Verses 11-14. - The fulfillment of this condition was not impossible or even difficult; for God had done everything to render it easy for them. The commandment of God was not hidden from them; literally, was not wonderful to them; i.e. hard to be understood or to perform (see the use of the Hebrew word in Psalm 131:1; Proverbs 30:18); nor was it far off; it was not in heaven - i.e. though heavenly in its source, it had not remained there, but had been revealed - so that there was no need for any one to say, Who will ascend to heaven, and bring it down to us, that we may hear it, and do it? The idea is not, as Keil suggests, that of "an inaccessible height" which none could scale; nor is it, as suggested by Knobel, that of something "incomprehensible, impracticable, and superhuman;" it is simply a statement of fact that the Law had not been retained in heaven, but had been revealed to men. Nor was this revelation made in some far distant place across the sea, so that any need say, Who will go over the sea for us, and bring it unto us, that we may hear it, and do it? On the contrary, it was very near to them, had been disclosed in words so that they could utter it with their own mouth, converse over it, and ponder it in their hearts (cf. Isaiah 45:19; Jeremiah 23:28; Romans 10:6). In the allusion to the sea, the representation is not that of depth (Targum Jon.), but that of distance.

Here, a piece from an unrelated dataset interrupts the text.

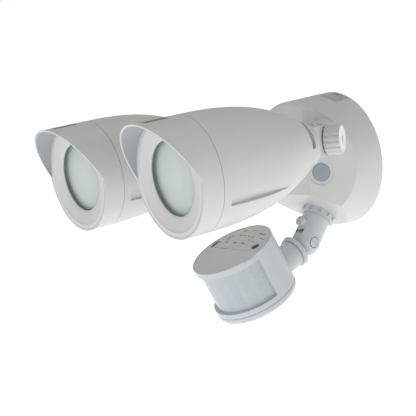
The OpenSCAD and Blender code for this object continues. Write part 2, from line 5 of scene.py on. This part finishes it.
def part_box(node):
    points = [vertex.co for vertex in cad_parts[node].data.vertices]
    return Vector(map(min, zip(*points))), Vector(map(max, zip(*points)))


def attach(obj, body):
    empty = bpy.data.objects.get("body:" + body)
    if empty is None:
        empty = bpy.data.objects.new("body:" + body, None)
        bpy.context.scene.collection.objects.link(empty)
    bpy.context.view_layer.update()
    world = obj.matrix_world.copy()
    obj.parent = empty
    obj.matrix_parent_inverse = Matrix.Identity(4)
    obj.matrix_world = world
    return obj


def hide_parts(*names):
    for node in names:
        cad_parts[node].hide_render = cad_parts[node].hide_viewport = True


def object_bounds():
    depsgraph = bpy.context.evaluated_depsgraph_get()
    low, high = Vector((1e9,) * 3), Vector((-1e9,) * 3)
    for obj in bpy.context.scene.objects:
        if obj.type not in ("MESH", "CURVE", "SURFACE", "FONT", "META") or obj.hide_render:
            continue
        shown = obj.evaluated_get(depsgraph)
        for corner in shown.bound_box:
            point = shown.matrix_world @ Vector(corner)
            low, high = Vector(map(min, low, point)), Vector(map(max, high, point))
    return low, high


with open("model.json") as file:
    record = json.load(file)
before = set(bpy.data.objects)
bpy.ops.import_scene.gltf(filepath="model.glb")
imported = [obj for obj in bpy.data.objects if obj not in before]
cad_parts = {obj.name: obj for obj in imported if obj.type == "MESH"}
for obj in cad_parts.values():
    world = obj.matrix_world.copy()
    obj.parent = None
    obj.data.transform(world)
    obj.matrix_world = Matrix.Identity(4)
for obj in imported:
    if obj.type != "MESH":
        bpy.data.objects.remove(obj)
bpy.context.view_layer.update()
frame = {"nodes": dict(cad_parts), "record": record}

It is not in heaven, that thou shouldest say, Who shall go up for us to heaven, and bring it unto us, that we may hear it, and do it?
Neither is it beyond the sea, that thou shouldest say, Who shall go over the sea for us, and bring it unto us, that we may hear it, and do it?
But the word is very nigh unto thee, in thy mouth, and in thy heart, that thou mayest do it.
See, I have set before thee this day life and good, and death and evil;
Verses 15-20. - Moses concludes by solemnly adjuring the people, as he had set before them, in his proclamation of the Law and in his preaching, good and evil, life and death, to choose the former and eschew the latter, to love and serve the Lord which is life, and to shun apostasy and disobedience which are death (cf. Deuteronomy 11:26, 27). Ver. 17. - (Cf. Deuteronomy 4:19.) Ver. 19. - (Cf. Deuteronomy 4:26.)
In that I command thee this day to love the LORD thy God, to walk in his ways, and to keep his commandments and his statutes and his judgments, that thou mayest live and multiply: and the LORD thy God shall bless thee in the land whither thou goest to possess it.
But if thine heart turn away, so that thou wilt not hear, but shalt be drawn away, and worship other gods, and serve them;
I denounce unto you this day, that ye shall surely perish, and that ye shall not prolong your days upon the land, whither thou passest over Jordan to go to possess it.
I call heaven and earth to record this day against you, that I have set before you life and death, blessing and cursing: therefore choose life, that both thou and thy seed may live:
That thou mayest love the LORD thy God, and that thou mayest obey his voice, and that thou mayest cleave unto him: for he is thy life, and the length of thy days: that thou mayest dwell in the land which the LORD sware unto thy fathers, to Abraham, to Isaac, and to Jacob, to give them.
Verse 20. - For he is thy life; rather, for this is thy life; to love the Lord is really to live the true, the higher life (cf. Deuteronomy 4:40; Deuteronomy 32:47).